Lawyers like Gonsalves argue that normal criminal laws are adequate to try terrorist suspects.

In Kasab's case, the prosecution would agree. Ujjwal Nikam, the special public prosecutor for the Mumbai terror attacks, declined to use a state antiterror law that would have admitted police confessions as evidence, for example.

“We have enough evidence to do the job with regular laws,” Mr. Nikam says. That evidence is unusually exhaustive – including video and photographic footage, forensic evidence, cellphone transcripts, GPS tracks, and the examination of 658 witnesses – and suggests this case is the exception, not the rule.

Kasab’s trial has also been one of the quickest in a country where speedy trials are not the norm, even under antiterror laws. The trial in a series of bomb blasts in Mumbai in 1993 took 13 years. Another regarding the 1996 bomb blast in New Delhi ended just last week.

“The US still hasn't brought the 9/11 accused to trial,” Nikam emphasizes.

And though Kasab is a Pakistani citizen, he gets the same rights as an Indian, Nikam notes. Indian law makes no distinction between citizens and foreign nationals except in wartime. (Post-9/11 laws in the US, by contrast, permit indefinite detention of foreign citizens labeled “illegal enemy combatants.”)

“With a foreign national, there is a greater responsibility to demonstrate that legal treatment is neither discriminatory nor doubtful,” says Majeed Memon, a prominent Mumbai lawyer who has defended terror suspects. Any thing other than a fair trial would prompt an outcry from longtime rival Pakistan, he adds.

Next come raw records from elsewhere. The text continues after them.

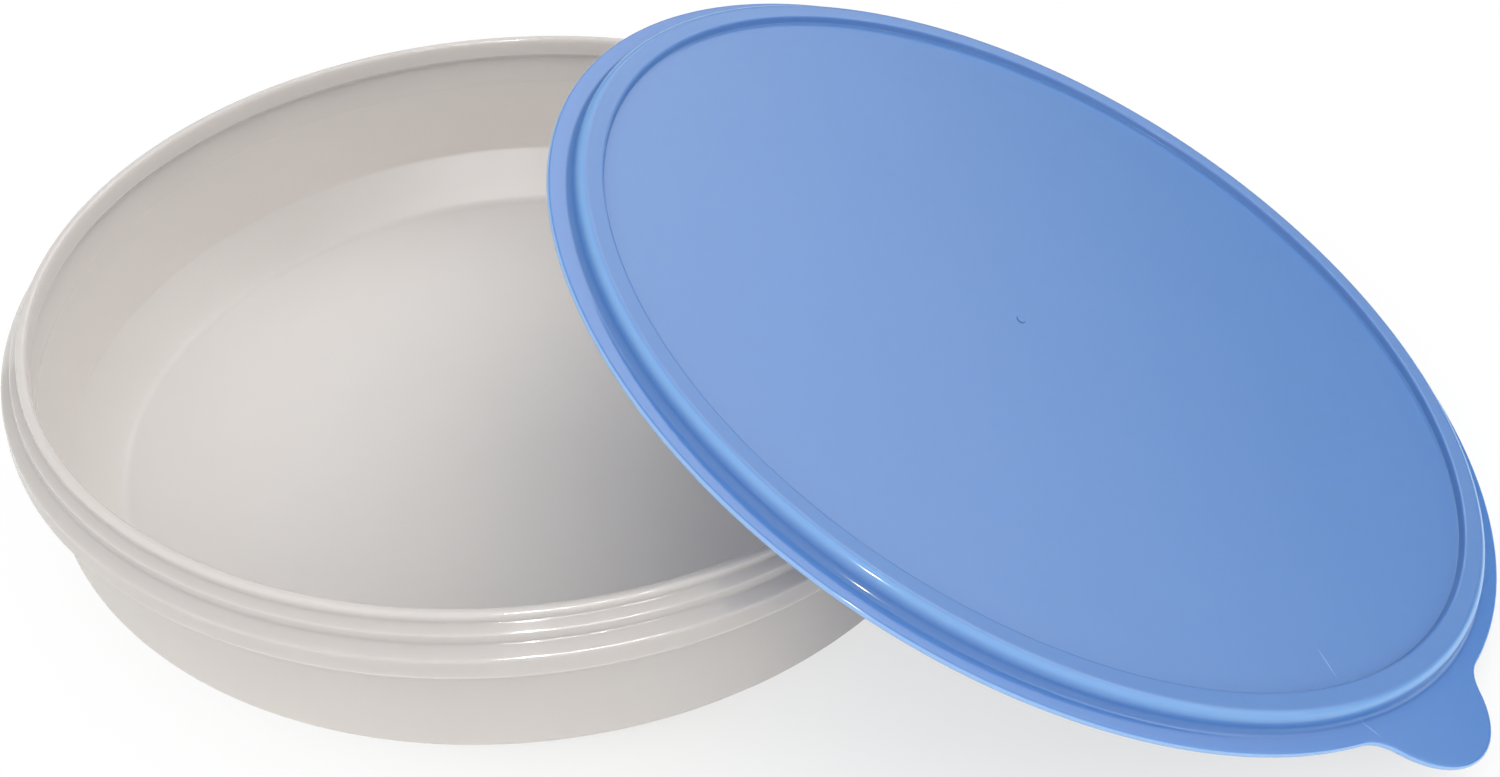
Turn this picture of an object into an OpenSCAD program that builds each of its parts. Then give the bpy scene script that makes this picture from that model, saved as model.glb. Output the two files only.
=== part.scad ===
// Round shallow freezer container with a press-on lid that leans on its rim.
// Millimetres. The origin is the centre of the container's base, and +Z is up.
// The lid leans along +X: its low edge stands on the table, its panel rests on the rim.

/* [Container] */
// Inner radius of the mouth
mouth_r = 100; // [60:1:160]
// Height from the base to the top of the lip
container_h = 46.6; // [36:0.2:90]
// Outer radius of the body under the collar
body_r = 103.8; // [63.8:0.2:164]
// How much narrower the body would be at base height without its bevel
body_draft = 1.8; // [0:0.1:4]
// Thickness of the body's wall
wall_t = 2; // [1:0.1:2.6]
// Thickness of the floor
floor_t = 1.8; // [1:0.1:4]
// Height over the base at which the bevel round the foot starts
bevel_rise = 12.8; // [6:0.2:20]
// How far the bevel comes in on its way down to the base
bevel_run = 10.2; // [4:0.2:16]
// Outer rounding where the wall turns into the bevel
bevel_round = 3.5; // [3:0.1:8]
// Outer rounding where the bevel turns into the base
foot_round = 5; // [4.5:0.1:8]

/* [Rim of the container] */
// Thickness of the upright rim that the lid closes over
rim_t = 2; // [1.6:0.1:2.4]
// Rounding of the lip's two edges
lip_round = 0.8; // [0.2:0.05:0.8]
// Height of the straight band inside the mouth, which seals against the lid
band_h = 4.6; // [3:0.1:8]
// Height of the slope that joins the band to the body's wall
band_slope = 1.8; // [1:0.1:3]

/* [Collar of the container] */
// Drop from the lip to the foot of the rim, where the collar starts
collar_valley_drop = 1.7; // [1.2:0.1:2]
// How far the collar's shoulder stands out from the rim
collar_shoulder_out = 1.8; // [1.2:0.1:1.9]
// Drop from the lip to the collar's shoulder
collar_shoulder_drop = 3.1; // [2.6:0.1:3.4]
// How far the foot of the step under the shoulder stands out from the rim
collar_step_out = 1.95; // [1.6:0.05:2.2]
// Drop from the lip to the foot of that step
collar_step_drop = 4.9; // [4.4:0.1:5.2]
// How far the collar's brow stands out from the collar's root
collar_brow_out = 4.6; // [4.2:0.1:4.8]
// Drop from the lip to the collar's brow
collar_brow_drop = 6.7; // [6.2:0.1:7.2]
// How far the collar's lower edge stands out from the collar's root
collar_edge_out = 5; // [4.8:0.1:6.2]
// Drop from the lip to the collar's lower edge
collar_edge_drop = 10.8; // [9.4:0.1:14]
// How far inside the rim the collar's root may lie, where it follows the body's wall
collar_tuck = 1.4; // [0.4:0.1:1.6]
// Thickness of the collar's skirt
collar_t = 1.4; // [1:0.1:1.6]

/* [Lid] */
// Thickness of the lid's panel
lid_t = 1; // [0.8:0.05:1.3]
// Thickness of the flat flange round the lid
flange_t = 1.2; // [1:0.05:1.4]
// Width of the flange from the foot of the raised ring to its edge
flange_w = 4.4; // [3:0.1:10]
// Height of the raised ring's top over the underside of the flange
ring_h = 4.9; // [4.4:0.1:6]
// How much lower the ring's top lies at its inner side
ring_fall = 0.3; // [0:0.05:0.5]
// How far the ring's outer wall spreads from its top to its foot
ring_spread = 0.8; // [0.5:0.1:1.2]
// Thickness of the ring's outer wall, measured level
ring_wall_t = 1.05; // [0.8:0.05:1.2]
// Rounding of the ring's outer shoulder
ring_round = 1.8; // [0.6:0.1:1.8]
// Height of the panel's top over the underside of the flange
panel_z = 3; // [2:0.1:3.2]
// Radius of the small moulding mark near the centre of the panel
gate_r = 1; // [0.6:0.1:2]
// Height of the moulding mark over the panel
gate_h = 0.3; // [0.1:0.05:0.6]
// How far the mark lies from the lid's centre towards its high edge
gate_up = 6.8; // [0:0.1:20]
// How far the mark lies from the lid's centre towards the tab's side
gate_aside = 9.7; // [0:0.1:20]

/* [Seal of the lid] */
// Gap between the lid's sealing wall and the inside of the mouth
plug_clear = 0.2; // [0.05:0.05:0.4]
// Thickness of the sealing wall
plug_t = 0.9; // [0.7:0.05:1.2]
// Depth of the sealing wall below the seat on the lip
plug_depth = 4.6; // [3:0.1:4.6]
// Gap between the collar's shoulder and the foot of the lid's ring
ring_clear = 0.3; // [0.1:0.05:0.6]
// Height of the channel's roof, which seats on the lip, over the underside of the flange
seat_z = 3.6; // [3.2:0.1:3.8]

/* [Thumb tab] */
// How far the tab reaches beyond the flange
tab_reach = 11.2; // [6:0.2:18]
// Radius of the tab's round end
tab_round_r = 19.5; // [12:0.5:30]
// Radius of the hollow shoulders that join the tab to the flange
tab_shoulder_r = 10; // [4:0.5:20]
// Direction of the tab, counted from the low edge of the leaning lid
tab_turn = -46.2; // [-180:0.2:180]

/* [Place of the lid] */
// Where the lid is: leaning on the rim, or closed on the container
lid_place = "leaning"; // [leaning, closed]
// Distance up the lid from its centre to the point that rests on the rim
lean_contact = 12.8; // [5:0.2:40]
// Gap that is left where the lid rests on the container
rest_gap = 0.3; // [0.1:0.05:0.5]

/* [Hidden] */
container_color = "#CBC9C5";
lid_color = "#7C9CD6";
round_fn = 180;
arc_steps = 6;

// Edge roundings and inner fillets that carry no fit
skirt_round = 0.45;
brow_round = 0.9;
shoulder_round = 0.5;
valley_round = 0.6;
step_foot_round = 0.6;
under_round = 0.4;
band_round = 0.3;
flange_round = 0.55;
crease_round = 1.2;
ridge_round = 0.6;
step_round = 0.25;
plug_round = 0.3;
// Level width of the step from the panel up to the ring
step_run = 0.4;

// Radii and heights of the container that follow from its sizes
rim_r = mouth_r + rim_t;
body_in_r = body_r - wall_t;
collar_root_r = max(rim_r - collar_tuck, body_in_r);
collar_edge_r = collar_root_r + collar_edge_out;
collar_brow_r = collar_root_r + collar_brow_out;
collar_shoulder_r = rim_r + collar_shoulder_out;
collar_step_r = rim_r + collar_step_out;
collar_edge_z = container_h - collar_edge_drop;
collar_roof_z = container_h - collar_brow_drop - collar_t;
collar_slope = collar_edge_r - collar_brow_r;
collar_height = collar_edge_drop - collar_brow_drop;
collar_roof_r = collar_brow_r - collar_t + collar_slope * collar_t / collar_height;

// Bevel round the foot: its inner face runs parallel to the outer one
bevel_turn = atan(bevel_run / bevel_rise);
bevel_top_r = body_r - body_draft * (collar_roof_z - bevel_rise) / collar_roof_z;
base_r = bevel_top_r - bevel_run;
bevel_in_r = bevel_top_r - wall_t;
bevel_in_z = bevel_rise + wall_t * tan(bevel_turn / 2);
floor_r = bevel_in_r - (bevel_in_z - floor_t) * tan(bevel_turn);

// Radii and heights of the lid, over the underside of its flange
plug_r = mouth_r - plug_clear;
plug_in_r = plug_r - plug_t;
ring_foot_in_r = collar_shoulder_r + ring_clear;
channel_r = ring_foot_in_r - ring_spread;
ring_foot_r = ring_foot_in_r + ring_wall_t;
ring_r = channel_r + ring_wall_t;
flange_r = ring_foot_r + flange_w;
panel_under_z = panel_z - lid_t;
plug_tip_z = seat_z - plug_depth;

// Lean of the lid. Its edge rounding touches the table at height zero, and its
// panel's underside lies over the lip's outer rounding, lean_contact up the lid.
// Where a wide collar would reach it first, the lid stands further out.
edge_reach = flange_r - flange_round;
lever = edge_reach + lean_contact;
offset_down = panel_under_z - flange_round - lip_round - rest_gap;
rise = container_h - lip_round - flange_round;
lean = asin(rise / norm([lever, offset_down])) - atan2(offset_down, lever);
lean_z = edge_reach * sin(lean) + flange_round * (1 - cos(lean));
lip_touch = [rim_r - lip_round, container_h - lip_round, lip_round];
collar_touch = [collar_brow_r, container_h - collar_brow_drop, 0];
lean_x = max([for (t = [lip_touch, collar_touch]) stand_off(t)]);
closed_z = container_h + rest_gap - seat_z;

// Tab: its end circle and shoulder circles touch, so the outline has no kinks
tab_centre = flange_r + tab_reach - tab_round_r;
shoulder_far = flange_r + tab_shoulder_r;
shoulder_near = tab_round_r + tab_shoulder_r;
shoulder_x = (shoulder_far ^ 2 + tab_centre ^ 2 - shoulder_near ^ 2) / (2 * tab_centre);
shoulder_y = sqrt(shoulder_far ^ 2 - shoulder_x ^ 2);

// Place of the lid at which its panel clears a rounding t = [radius out, height, rounding]
function stand_off(t) =
    t.x + (t.z + rest_gap - panel_under_z - (lean_z - t.y) * cos(lean)) / sin(lean);
function unit_of(v) = v / norm(v);
function turned(v, a) = [v.x * cos(a) - v.y * sin(a), v.x * sin(a) + v.y * cos(a)];
function cross_of(a, b) = a.x * b.y - a.y * b.x;

// Arc that rounds the corner p, with legs towards a and b, by the radius r
function corner_arc(a, p, b, r, steps) =
    let (
        u = unit_of(a - p),
        v = unit_of(b - p),
        half = acos(u * v) / 2,
        centre = p + unit_of(u + v) * r / sin(half),
        start = p + u * r / tan(half) - centre,
        sweep = (180 - 2 * half) * sign(cross_of(v, u))
    )
    [for (i = [0 : steps]) centre + turned(start, sweep * i / steps)];

// Outline of rows [x, y, rounding], with every rounded corner drawn as an arc
function rounded(rows) =
    let (n = len(rows), xy = [for (row = rows) [row.x, row.y]])
    [for (i = [0 : n - 1])
        let (r = rows[i][2])
        each r == 0
            ? [xy[i]]
            : corner_arc(xy[(i + n - 1) % n], xy[i], xy[(i + 1) % n], r, arc_steps)];

// Half section of the container, from the base round the collar to the floor
container_rows = [
    [0, 0, 0],
    [base_r, 0, foot_round],
    [bevel_top_r, bevel_rise, bevel_round],
    [body_r, collar_roof_z, under_round],
    [collar_roof_r, collar_roof_z, under_round],
    [collar_edge_r - collar_t, collar_edge_z, skirt_round],
    [collar_edge_r, collar_edge_z, skirt_round],
    [collar_brow_r, container_h - collar_brow_drop, brow_round],
    [collar_step_r, container_h - collar_step_drop, step_foot_round],
    [collar_shoulder_r, container_h - collar_shoulder_drop, shoulder_round],
    [rim_r, container_h - collar_valley_drop, valley_round],
    [rim_r, container_h, lip_round],
    [mouth_r, container_h, lip_round],
    [mouth_r, container_h - band_h, band_round],
    [body_in_r, container_h - band_h - band_slope, band_round],
    [bevel_in_r, bevel_in_z, bevel_round - wall_t],
    [floor_r, floor_t, foot_round - floor_t],
    [0, floor_t, 0]
];

// Half section of the lid, over the underside of its flange
lid_rows = [
    [0, panel_under_z, 0],
    [plug_in_r, panel_under_z, plug_round],
    [plug_in_r, plug_tip_z, plug_round],
    [plug_r, plug_tip_z, plug_round],
    [plug_r, seat_z, plug_round],
    [channel_r, seat_z, plug_round],
    [ring_foot_in_r, 0, plug_round],
    [flange_r, 0, flange_round],
    [flange_r, flange_t, flange_round],
    [ring_foot_r, flange_t, crease_round],
    [ring_r, ring_h, ring_round],
    [plug_in_r + step_run, ring_h - ring_fall, ridge_round],
    [plug_in_r, panel_z, step_round],
    [0, panel_z, 0]
];

module container() {
    color(container_color)
    rotate_extrude($fn = round_fn)
    polygon(rounded(container_rows));
}

// Flat outline of the tab, rooted in the flange
module tab_outline() {
    root_r = ring_foot_r + flange_w / 2;
    root = root_r / shoulder_far * [shoulder_x, shoulder_y];
    difference() {
        union() {
            translate([tab_centre, 0])
            circle(r = tab_round_r, $fn = round_fn);
            polygon([
                [root.x, -root.y],
                [shoulder_x, -shoulder_y],
                [tab_centre, 0],
                [shoulder_x, shoulder_y],
                [root.x, root.y]
            ]);
        }
        for (side = [-1, 1])
            translate([shoulder_x, side * shoulder_y])
            circle(r = tab_shoulder_r, $fn = round_fn);
        circle(r = ring_foot_r, $fn = round_fn);
    }
}

module lid_shell() {
    rotate_extrude($fn = round_fn)
    polygon(rounded(lid_rows));
    rotate([0, 0, tab_turn])
    linear_extrude(height = flange_t)
    tab_outline();
    translate([-gate_up, -gate_aside, panel_under_z])
    cylinder(r = gate_r, h = lid_t + gate_h, $fn = round_fn);
}

module lid() {
    color(lid_color)
    if (lid_place == "closed") {
        translate([0, 0, closed_z])
        lid_shell();
    } else {
        translate([lean_x, 0, lean_z])
        rotate([0, lean, 0])
        lid_shell();
    }
}

container();
lid();
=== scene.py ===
"""Round milky freezer container with a blue press-on lid leaning on its rim.

Metres in the scene, millimetres in the sizes below. The origin is the centre of the
container's base, +Z is up and +X is the way the lid leans.
"""
import logging
import math
from dataclasses import dataclass, field
from enum import Enum

import bpy
from mathutils import Matrix, Vector


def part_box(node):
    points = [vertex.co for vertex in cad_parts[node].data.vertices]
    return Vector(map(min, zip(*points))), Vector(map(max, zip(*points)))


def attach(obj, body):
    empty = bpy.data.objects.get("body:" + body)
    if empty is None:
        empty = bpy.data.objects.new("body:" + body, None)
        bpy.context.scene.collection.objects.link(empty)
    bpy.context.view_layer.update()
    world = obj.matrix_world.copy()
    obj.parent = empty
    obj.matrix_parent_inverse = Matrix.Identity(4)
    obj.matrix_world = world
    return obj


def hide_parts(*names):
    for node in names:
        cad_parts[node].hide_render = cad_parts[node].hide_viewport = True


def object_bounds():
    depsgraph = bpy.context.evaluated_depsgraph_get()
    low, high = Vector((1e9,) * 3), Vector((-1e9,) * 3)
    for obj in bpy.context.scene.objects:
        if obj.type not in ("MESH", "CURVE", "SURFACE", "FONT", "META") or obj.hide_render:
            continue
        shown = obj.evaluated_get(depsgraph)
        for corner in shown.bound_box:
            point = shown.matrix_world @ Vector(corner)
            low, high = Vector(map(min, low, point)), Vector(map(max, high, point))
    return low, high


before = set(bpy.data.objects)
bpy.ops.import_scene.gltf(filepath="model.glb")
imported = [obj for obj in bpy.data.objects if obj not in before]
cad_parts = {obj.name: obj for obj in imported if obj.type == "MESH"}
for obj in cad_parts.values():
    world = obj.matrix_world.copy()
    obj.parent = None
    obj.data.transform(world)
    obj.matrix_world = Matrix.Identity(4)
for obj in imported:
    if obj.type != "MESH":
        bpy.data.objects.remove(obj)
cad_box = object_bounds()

log = logging.getLogger("freezer_container")

# One millimetre in metres
MM = 0.001
# Width of the photograph in pixels and of the camera's sensor in millimetres
PHOTO_W = 1500
SENSOR_W = 36.0
# Turn in degrees that brings a camera from looking straight down to looking level
LEVEL = 90.0
# Fewest segments of a rounded corner
LEAST_ARC_STEPS = 6
# Length of a straight stretch that gets guard points, in guard distances
LONG_STRETCH = 3.0

# Radius, height and rounding of a corner
Row = tuple[float, float, float]
# Radius and height of a point
Point = tuple[float, float]


class Polish(Enum):
    """How a moulded face was finished in its mould, as its roughness."""

    ETCHED = 0.42
    BLASTED = 0.24
    POLISHED = 0.10


class Lamp(Enum):
    """Kinds of studio lamp."""

    SOFTBOX = "RECTANGLE"
    BULB = "DISK"


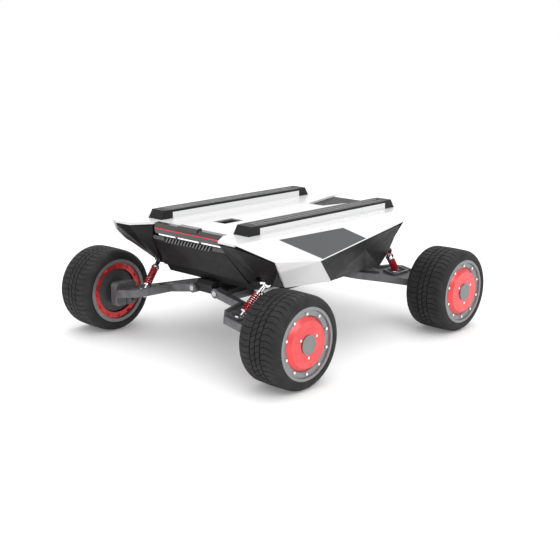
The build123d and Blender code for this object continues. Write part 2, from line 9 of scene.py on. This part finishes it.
import bmesh
import bpy
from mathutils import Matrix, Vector
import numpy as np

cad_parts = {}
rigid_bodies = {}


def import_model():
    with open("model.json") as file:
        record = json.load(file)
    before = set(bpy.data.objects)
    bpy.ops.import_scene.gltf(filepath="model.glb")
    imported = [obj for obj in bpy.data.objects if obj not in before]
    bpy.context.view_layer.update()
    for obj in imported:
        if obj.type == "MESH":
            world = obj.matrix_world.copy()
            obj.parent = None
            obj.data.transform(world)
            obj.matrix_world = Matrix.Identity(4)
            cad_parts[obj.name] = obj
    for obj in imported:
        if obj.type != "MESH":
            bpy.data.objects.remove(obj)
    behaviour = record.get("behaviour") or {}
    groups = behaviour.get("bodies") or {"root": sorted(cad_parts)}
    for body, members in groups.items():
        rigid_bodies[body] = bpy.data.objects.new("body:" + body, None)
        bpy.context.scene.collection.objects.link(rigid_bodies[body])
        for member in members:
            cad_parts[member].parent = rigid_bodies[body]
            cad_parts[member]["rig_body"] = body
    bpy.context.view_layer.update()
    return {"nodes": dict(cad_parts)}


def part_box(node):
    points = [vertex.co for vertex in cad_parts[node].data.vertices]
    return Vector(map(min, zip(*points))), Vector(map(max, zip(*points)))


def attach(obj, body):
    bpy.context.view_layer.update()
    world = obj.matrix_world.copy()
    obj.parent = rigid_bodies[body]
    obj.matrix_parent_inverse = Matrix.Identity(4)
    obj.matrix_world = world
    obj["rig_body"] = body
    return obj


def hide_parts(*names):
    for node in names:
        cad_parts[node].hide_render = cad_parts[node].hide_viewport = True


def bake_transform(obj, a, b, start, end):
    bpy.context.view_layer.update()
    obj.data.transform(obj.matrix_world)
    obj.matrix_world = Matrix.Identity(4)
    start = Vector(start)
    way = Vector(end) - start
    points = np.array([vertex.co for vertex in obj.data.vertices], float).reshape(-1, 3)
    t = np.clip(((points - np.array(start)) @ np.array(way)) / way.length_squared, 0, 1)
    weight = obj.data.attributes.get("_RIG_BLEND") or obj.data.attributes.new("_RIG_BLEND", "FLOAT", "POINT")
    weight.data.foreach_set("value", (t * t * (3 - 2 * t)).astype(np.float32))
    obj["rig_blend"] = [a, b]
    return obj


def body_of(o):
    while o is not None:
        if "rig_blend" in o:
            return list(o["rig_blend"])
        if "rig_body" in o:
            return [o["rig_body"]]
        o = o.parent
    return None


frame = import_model()
nodes = frame["nodes"]
CORNERS = ("front_left", "front_right", "rear_left", "rear_right")
MM = 0.001
RAIL_W = 37.0
SLOT_CAVITY_HALF = 8.3
LIP_EDGE_HALF = 5.6


# ---------------------------------------------------------------- material building
class Shader:
    """A Principled material with short helpers for procedural inputs in object space."""

    def __init__(self, name, colour, roughness, metallic=0.0):
        self.material = bpy.data.materials.new(name)
        self.material.use_nodes = True
        self.tree = self.material.node_tree
        self.surface = self.tree.nodes["Principled BSDF"]
        self.surface.inputs["Base Color"].default_value = (*colour, 1)
        self.surface.inputs["Roughness"].default_value = roughness
        self.surface.inputs["Metallic"].default_value = metallic
        self.place = self.tree.nodes.new("ShaderNodeTexCoord").outputs["Object"]

    def set(self, **values):
        for key, value in values.items():
            self.surface.inputs[key.replace("_", " ")].default_value = value
        return self

    def link(self, output, socket):
        self.tree.links.new(output, self.surface.inputs[socket])

    def noise(self, scale, detail=3.0, rough=0.5, stretch=(1, 1, 1)):
        mapping = self.tree.nodes.new("ShaderNodeMapping")
        mapping.inputs["Scale"].default_value = stretch
        self.tree.links.new(self.place, mapping.inputs["Vector"])
        node = self.tree.nodes.new("ShaderNodeTexNoise")
        node.inputs["Scale"].default_value = scale
        node.inputs["Detail"].default_value = detail
        node.inputs["Roughness"].default_value = rough
        self.tree.links.new(mapping.outputs[0], node.inputs["Vector"])
        return node.outputs["Fac"]

    def ramp(self, factor, low, high, low_value, high_value):
        """Maps factor from low..high to low_value..high_value, clamped."""
        node = self.tree.nodes.new("ShaderNodeMapRange")
        for socket, value in zip(node.inputs[1:5], (low, high, low_value, high_value)):
            socket.default_value = value
        self.tree.links.new(factor, node.inputs[0])
        return node.outputs[0]

    def mix(self, factor, first, second):
        """A colour between first and second, each a colour or an output."""
        node = self.tree.nodes.new("ShaderNodeMix")
        node.data_type = "RGBA"
        for socket, value in ((node.inputs[0], factor), (node.inputs[6], first), (node.inputs[7], second)):
            if isinstance(value, tuple):
                socket.default_value = (*value, 1)
            else:
                self.tree.links.new(value, socket)
        return node.outputs[2]

    def math(self, kind, first, second=None):
        node = self.tree.nodes.new("ShaderNodeMath")
        node.operation = kind
        for socket, value in zip(node.inputs, (first, second)):
            if value is None:
                continue
            if isinstance(value, (int, float)):
                socket.default_value = value
            else:
                self.tree.links.new(value, socket)
        return node.outputs[0]

    def axis(self, index):
        node = self.tree.nodes.new("ShaderNodeSeparateXYZ")
        self.tree.links.new(self.place, node.inputs[0])
        return node.outputs[index]

    def bump(self, height, strength, distance):
        node = self.tree.nodes.new("ShaderNodeBump")
        node.inputs["Strength"].default_value = strength
        node.inputs["Distance"].default_value = distance
        self.tree.links.new(height, node.inputs["Height"])
        previous = self.surface.inputs["Normal"].links
        if previous:
            self.tree.links.new(previous[0].from_socket, node.inputs["Normal"])
        self.link(node.outputs[0], "Normal")
        return self

    def mottle(self, dark, light, scale=60.0):
        """Slow colour variation between two close shades."""
        self.link(self.mix(self.ramp(self.noise(scale), 0.35, 0.65, 0, 1), dark, light), "Base Color")
        return self

    def uneven(self, low, high, scale=90.0):
        """Roughness that wanders between two values."""
        self.link(self.ramp(self.noise(scale, 4), 0.3, 0.7, low, high), "Roughness")
        return self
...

From the beginning, the Indian government has been conscious that this is also a trial for the world, and an opportunity for India to distinguish itself as a democracy (not unlike how some in the US see the trial of Khalid Sheikh Mohammed). In the months following the 2008 attack, many Mumbai lawyers refused to defend Kasab, and those who volunteered were threatened by right-wing activists. Some Indians called for Kasab to be hanged without trial.

But India's home minister P. Chidambaram dismissed that notion.

There can't be "kangaroo courts" in India, he declared.